Monte Carlo Multilevel Optimization spans robust control, compositional/nested stochastic optimization, Bayesian inference, Stackelberg games, and deep simulation-based learning. Recent efforts extend its scope to multi-index MC (MIMC), unbiased MLMC (randomization/Rhee-Glynn), and integration with non-Monte-Carlo sampling methods (QMC, importance subsampling). The unifying abstraction is the systematic telescoping decomposition of complex or nested stochastic objectives, with optimal bias-variance trade-offs, into low-variance, efficiently sampled increments distributed over discretization or problem hierarchies. Further progress is anticipated in adaptive hierarchy construction, application to mixed discrete/continuous optimization (e.g., PDE-constrained combinatorial design), and parallel distributed stochastic control (Yang et al., 2024, Gerstner et al., 2021, Ali et al., 2016, Koirala et al., 2023, Baumgarten et al., 3 Jun 2025, Ali et al., 2014).

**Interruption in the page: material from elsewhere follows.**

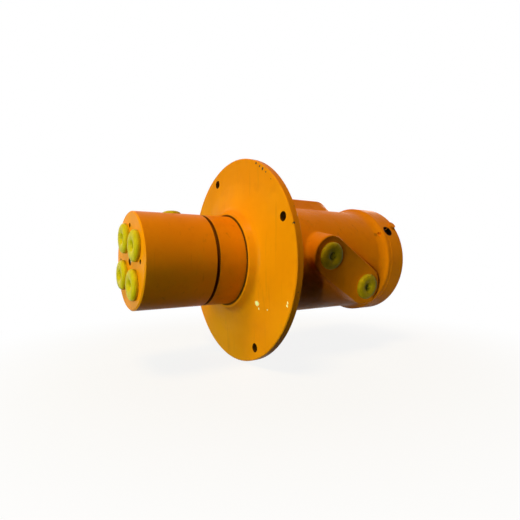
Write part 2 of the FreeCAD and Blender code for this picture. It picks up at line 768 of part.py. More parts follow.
def cover_groove():
    """Ring groove in the spigot: its start, its end and its floor."""
    middle = f"({BARREL_END} - spigot_length / 2)"
    start = f"({middle} - cover_ring_width / 2)"
    end = f"({middle} + cover_ring_width / 2)"
    return start, end, f"({RECESS} - cover_ring_width)"


def make_end_cover():
    """Cap on the end flange: spigot with its ring groove, hollow for the screw heads."""
    body = new_body("end_cover")
    tip = f"({BARREL_END} - spigot_length)"
    hollow = f"({RECESS} - spigot_wall)"
    dish = f"({COVER_SCREW_CIRCLE} - cover_dish_margin_width)"
    groove_start, groove_end, groove_floor = cover_groove()
    turn(body, "cap", [
        (tip, hollow),
        (tip, SPIGOT),
        (groove_start, SPIGOT),
        (groove_start, groove_floor),
        (groove_end, groove_floor),
        (groove_end, SPIGOT),
        (BARREL_END, SPIGOT),
        (BARREL_END, f"{END_FLANGE} - edge_chamfer_width"),
        (f"{BARREL_END} + edge_chamfer_width", END_FLANGE),
        (f"{COVER_BACK} - cover_chamfer_width", END_FLANGE),
        (COVER_BACK, f"{END_FLANGE} - cover_chamfer_width"),
        (COVER_BACK, dish),
        (f"{COVER_BACK} - cover_dish_depth", f"{dish} - cover_dish_depth"),
        (f"{COVER_BACK} - cover_dish_depth", "0"),
        (f"{COVER_BACK} - cover_end_wall", "0"),
        (f"{COVER_BACK} - cover_end_wall", hollow),
    ])
    lug = tangent_sketch(body, "lug_outline", "cover_lug_angle", COVER_SCREW_CIRCLE)
    draw_circle(lug, f"{COVER_BACK} - cover_lug_margin_width", "0", "cover_lug_radius")
    raise_pad(body, "lug", lug, f"{END_FLANGE} - {COVER_SCREW_CIRCLE} + cover_lug_height")
    screw_place = polar(COVER_SCREW_CIRCLE, "cover_screw_angle")
    back = cross_sketch(body, "screw_hole_place", COVER_BACK)
    draw_circle(back, *screw_place, "screw_radius + screw_hole_clearance")
    hole = sink(body, "screw_hole", back, "cover_thickness")
    around_axis(body, "screw_holes", hole, COVER_SCREWS)
    wide = cross_sketch(body, "counterbore_place", COVER_BACK)
    draw_circle(wide, *screw_place, "screw_head_radius + counterbore_clearance")
    bore = sink(body, "counterbore", wide, f"{COVER_BACK} - {SCREW_SEAT}")
    around_axis(body, "counterbores", bore, COVER_SCREWS)
    cut_pry_notch(body)
    return body


def cut_pry_notch(body):
    """Notch across the cover's joint edge, half-way between two screws, for a lever."""
    angle = f"(cover_screw_angle + 180 / {COVER_SCREWS})"
    side = tangent_sketch(body, "pry_notch_outline", angle, f"({END_FLANGE} - pry_notch_depth)")
    near = BARREL_END
    far = f"{BARREL_END} + pry_notch_length"
    half = "pry_notch_width / 2"
    draw_outline(side, [(near, f"-{half}"), (near, half), (far, half), (far, f"-{half}")])
    sink(body, "pry_notch", side, "2 * pry_notch_depth", along_normal=True)


def make_cover_ring():
    """O-ring in the spigot's groove, squeezed flat on its sides."""
    body = new_body("cover_o_ring")
    groove_start, groove_end, groove_floor = cover_groove()
    start = f"({groove_start} + fit_clearance)"
    end = f"({groove_end} - fit_clearance)"
    inner = f"({groove_floor} + fit_clearance)"
    outer = f"({RECESS} - fit_clearance)"
    corner = "cover_ring_width / 4"
    turn(body, "section", [
        (start, f"{inner} + {corner}"),
        (start, f"{outer} - {corner}"),
        (f"{start} + {corner}", outer),
        (f"{end} - {corner}", outer),
        (end, f"{outer} - {corner}"),
        (end, f"{inner} + {corner}"),
        (f"{end} - {corner}", inner),
        (f"{start} + {corner}", inner),
    ])
    return body


def place_on_circle(body, station, radius, angle):
    """Moves a piece that was turned about X out to a bolt circle."""
    across, up = polar(radius, angle)
    place = f"placement(vector({station}; {across}; {up}); rotation(vector(1; 0; 0); {angle}))"
    body.setExpression("Placement", bound(place))


def cut_socket(body, station):
    """Hexagon socket in a face on the body's own axis."""
    sketch = cross_sketch(body, "socket_outline", station)
    corner = "(socket_width / sqrt(3))"
    corners = [(f"{corner} * cos({60 * step})", f"{corner} * sin({60 * step})") for step in range(6)]
    corners[0] = (corner, "0")
    corners[3] = (f"-{corner}", "0")
    draw_outline(sketch, corners)
    sink(body, "socket", sketch, "socket_depth")


def socket_screw(label, shank):
    """Screw turned about X, its shank towards -X from the seat of its head at 0."""
    body = new_body(label)
    turn(body, "blank", [
        (f"-({shank})", "0"),
        (f"-({shank})", "screw_radius - edge_chamfer_width"),
        (f"-({shank}) + edge_chamfer_width", "screw_radius"),
        ("0", "screw_radius"),
        ("0", "screw_head_radius"),
        ("screw_head_height - edge_chamfer_width", "screw_head_radius"),
        ("screw_head_height", "screw_head_radius - edge_chamfer_width"),
        ("screw_head_height", "0"),
    ])
    cut_socket(body, "screw_head_height")
    return body


def make_cover_screws():
    """Socket screws in the cover's counterbores, each on a split spring washer."""
    head_seat = f"({SCREW_SEAT} + spring_washer_thickness)"
    shank = f"{head_seat} - {BARREL_END} + cover_thread_length"
    pieces = []
    for index in range(COVER_SCREWS):
        angle = f"(cover_screw_angle + {index} * 360 / {COVER_SCREWS})"
        washer = ring(f"cover_washer_{index + 1}", "0", "spring_washer_thickness",
                      "screw_radius + fit_clearance", "screw_head_radius", angle=350)
        place_on_circle(washer, SCREW_SEAT, COVER_SCREW_CIRCLE, angle)
        screw = socket_screw(f"cover_screw_{index + 1}", shank)
        place_on_circle(screw, head_seat, COVER_SCREW_CIRCLE, angle)
        pieces += [washer, screw]
    return pieces


def make_plate_screws():
    pieces = []
    for index in range(PLATE_SCREWS):
        angle = f"(plate_screw_angle + {index} * 360 / {PLATE_SCREWS})"
        screw = socket_screw(f"plate_screw_{index + 1}", "plate_thickness + plate_thread_length")
        place_on_circle(screw, PLATE_BACK, PLATE_SCREW_CIRCLE, angle)
        pieces.append(screw)
    return pieces


def make_dowel():
    body = new_body("plate_dowel")
    turn(body, "pin", [
        ("-dowel_length", "0"),
        ("-dowel_length", "dowel_radius"),
        ("0", "dowel_radius"),
        ("0", "0"),
    ])
    place_on_circle(body, PLATE_BACK, PLATE_SCREW_CIRCLE, "dowel_angle")
    return body


def make_stopper():
    """Screw plug with a hexagon socket that closes the drain bore behind the thrust plate."""
    body = new_body("drain_stopper")
    turn(body, "blank", [
        (f"{CORE_END} - stopper_length", "0"),
        (f"{CORE_END} - stopper_length", "stopper_radius"),
        (CORE_END, "stopper_radius"),
        (CORE_END, "0"),
    ])
    cut_socket(body, CORE_END)
    return body


def transport_plug(label, cap, bore):
    """Push-in plug turned about X: a crowned cap with a funnel, over a hollow stem towards -X."""
    body = new_body(label)
    stem = f"({bore} - plug_clearance)"
    crown = "plug_cap_height"
    mouth = f"({cap} - plug_edge_width - plug_crown_width)"
    floor = f"({crown} - plug_funnel_depth)"
    turn(body, "shell", [
        ("-plug_stem_length", f"{stem} - plug_wall"),
        ("-plug_stem_length", f"{stem} - plug_lead_width / 2"),
        ("-plug_stem_length + plug_lead_width", stem),
        ("0", stem),
        ("0", cap),
        (f"{crown} - plug_edge_width", cap),
        (crown, f"{cap} - plug_edge_width"),
        (crown, mouth),
        (floor, f"{mouth} - plug_funnel_taper_width"),
        (floor, "0"),
        (f"{floor} - plug_wall", "0"),
        (f"{floor} - plug_wall", f"{stem} - plug_wall"),
    ])
    return body


def make_housing_plugs():
    pieces = []
    ports = [(f"housing_plug_{index + 1}", port, "plug_cap_radius", "port_radius")
             for index, port in enumerate(housing_ports())]
    drain = ("drain_boss_angle", DRAIN_BOSS_HEIGHT, (circuit(2), "0"))
    ports.append(("housing_drain_plug", drain, "small_plug_cap_radius", "drain_port_radius"))
    for label, (angle, height, (station, slant)), cap, bore in ports:
        plug = transport_plug(label, cap, bore)
        point_outward(plug, station, angle, height, slant)
        pieces.append(plug)
    return pieces


def point_outward(body, station, angle, height, slant):
    """Turns a piece from +X to the outward direction at the angle and seats it at the height."""
    across = f"(-{height} * cos({angle}) + {slant} * sin({angle}))"
    up = f"({height} * sin({angle}) + {slant} * cos({angle}))"
    axis = f"vector(0; -sin({angle}); -cos({angle}))"
    place = f"placement(vector({station}; {across}; {up}); rotation({axis}; 90))"
    body.setExpression("Placement", bound(place))


def make_core_plugs():
    pieces = []
    for index in range(CORE_PORTS):
        plug = transport_plug(f"core_plug_{index + 1}", "plug_cap_radius", "port_radius")
        across, up = core_port_place(index)
        place = f"placement(vector({HOSE_FACE}; {across}; {up}); rotation(vector(0; 0; 1); 180))"
        plug.setExpression("Placement", bound(place))
        pieces.append(plug)
    drain = transport_plug("core_drain_plug", "small_plug_cap_radius", "drain_port_radius")
    point_outward(drain, CORE_DRAIN, "core_drain_angle", SPOTFACE_HEIGHT, "0")
    pieces.append(drain)
    return pieces


def make_all():
    pieces = [make_housing()]
    pieces += make_bushes()
    pieces += make_seals()
    pieces.append(make_dust_seal())
    pieces += make_thrust_washers()
    pieces.append(make_core())
    pieces.append(make_thrust_plate())
    pieces.append(make_dowel())
    pieces.append(make_stopper())
    pieces += make_plate_screws()
    pieces.append(make_end_cover())
    pieces.append(make_cover_ring())
    pieces += make_cover_screws()
    pieces += make_housing_plugs()
    pieces += make_core_plugs()
    return pieces


def check(pieces):
    """Stops before anything is written if an object failed."""
    for item in document.Objects:
        if "Invalid" in item.State or "Error" in item.State:
            raise RuntimeError(f"{item.Label} failed: {item.State}")
    for body in pieces:
        if body.Shape.isNull() or not body.Shape.isValid() or len(body.Shape.Solids) != 1:
            raise RuntimeError(f"{body.Label} is not one valid solid")


bodies = make_all()
document.recompute()
check(bodies)
os.makedirs("parts", exist_ok=True)
for body in bodies:
    body.Shape.exportStep(f"parts/{body.Label}.step")
    box = body.Shape.BoundBox
    print(f"{body.Label}: {body.Shape.Volume / 1000:.2f} cm3,",
          f"x {box.XMin:.1f} to {box.XMax:.1f}, {len(body.Shape.Faces)} faces")
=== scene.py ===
# %% [markdown]
# # A painted hydraulic rotary union
#
# The object is the centre joint of a small excavator: a flanged cast housing, a steel core that
# turns in it, and yellow plastic plugs that keep dirt out of the oil ports. The exact shapes come
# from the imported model. This lesson adds what a drawing leaves out: a sprayed enamel coat with its
# chips and dust, moulded plugs, socket screws under the same paint, and threads in the open holes.

import json
import math

import bmesh
import bpy
from mathutils import Matrix, Vector


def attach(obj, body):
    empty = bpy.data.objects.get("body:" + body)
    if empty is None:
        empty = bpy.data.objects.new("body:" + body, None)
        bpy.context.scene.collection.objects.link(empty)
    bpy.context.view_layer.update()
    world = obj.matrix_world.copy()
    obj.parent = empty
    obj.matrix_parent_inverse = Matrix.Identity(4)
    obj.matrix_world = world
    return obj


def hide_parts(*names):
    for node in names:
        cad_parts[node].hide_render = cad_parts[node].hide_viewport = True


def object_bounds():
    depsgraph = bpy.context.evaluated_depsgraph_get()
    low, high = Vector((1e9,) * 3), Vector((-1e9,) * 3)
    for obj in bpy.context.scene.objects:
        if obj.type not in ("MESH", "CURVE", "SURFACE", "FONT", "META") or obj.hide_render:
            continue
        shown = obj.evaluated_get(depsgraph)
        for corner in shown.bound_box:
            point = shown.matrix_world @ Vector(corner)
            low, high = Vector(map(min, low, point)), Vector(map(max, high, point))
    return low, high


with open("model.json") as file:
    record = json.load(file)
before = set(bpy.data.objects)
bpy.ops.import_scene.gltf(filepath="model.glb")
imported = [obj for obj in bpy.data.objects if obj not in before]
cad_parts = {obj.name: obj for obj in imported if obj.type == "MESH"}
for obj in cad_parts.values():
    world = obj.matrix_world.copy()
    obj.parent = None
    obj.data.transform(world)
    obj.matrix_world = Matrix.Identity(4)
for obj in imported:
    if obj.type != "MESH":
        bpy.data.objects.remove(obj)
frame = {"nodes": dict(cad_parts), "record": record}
nodes = frame["nodes"]
cad_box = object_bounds()
print("nodes:", len(nodes), "box:", [round(value, 4) for corner in cad_box for value in corner])

# %% [markdown]
# ## Names for places
#
# The model's X axis is the axis of rotation. Every hole and plug stands at an angle around it, so
# one small function that turns a radius and an angle into a point saves many sums later. Angles
# start at the side that faces the camera (-Y) and rise towards the top (+Z).

# %% Places around the axis
MM = 0.001


def around(radius, angle):
    """Direction or place across the axis, for a radius and an angle in degrees."""
    turn = math.radians(angle)
    return Vector((0, -radius * math.cos(turn), radius * math.sin(turn)))


def towards(direction):
    """Rotation that turns a piece modelled along +X to the direction."""
    return direction.to_track_quat("X", "Z").to_matrix().to_4x4()


print("up is", [round(value, 3) for value in around(1, 90)], "for an angle of 90")

# %% [markdown]
# ## Building node materials
#
# Each finish below is a small network of nodes. The same few steps return in all of them: put a
# noise on the surface, pick a range of it, mix two colours. Short helpers for those steps keep each
# finish readable. All patterns sit on Object coordinates, so they stay with the metal when the core
# turns.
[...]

Table: Domains and Representative MCMO Methodologies

Domain	MCMO Methodology	Reference
PDE-constrained control under uncertainty	MLMC gradient estimation in SGD/MG/OPT	(Baumgarten et al., 3 Jun 2025, Barel et al., 2020, Ali et al., 2016)
Bilevel/multilevel Stackelberg games	Recursive MC optimization	(Koirala et al., 2023)
Bayesian optimization with look-ahead	MLMC for nested expectation/maximization	(Yang et al., 2024)
Variational inference, deep learning	MLMC for SGD and level-wise neural nets	(Fujisawa et al., 2019, Gerstner et al., 2021)
General MLMC mesh/sample hierarchy optimization	Closed-form, adaptive hierarchy planning	(Ali et al., 2014)

MCMO provides an integrated, theoretically principled, and empirically validated toolkit for solving high-dimensional, stochastic, and nested optimization problems, via optimal allocation of computational effort across model and estimator hierarchies.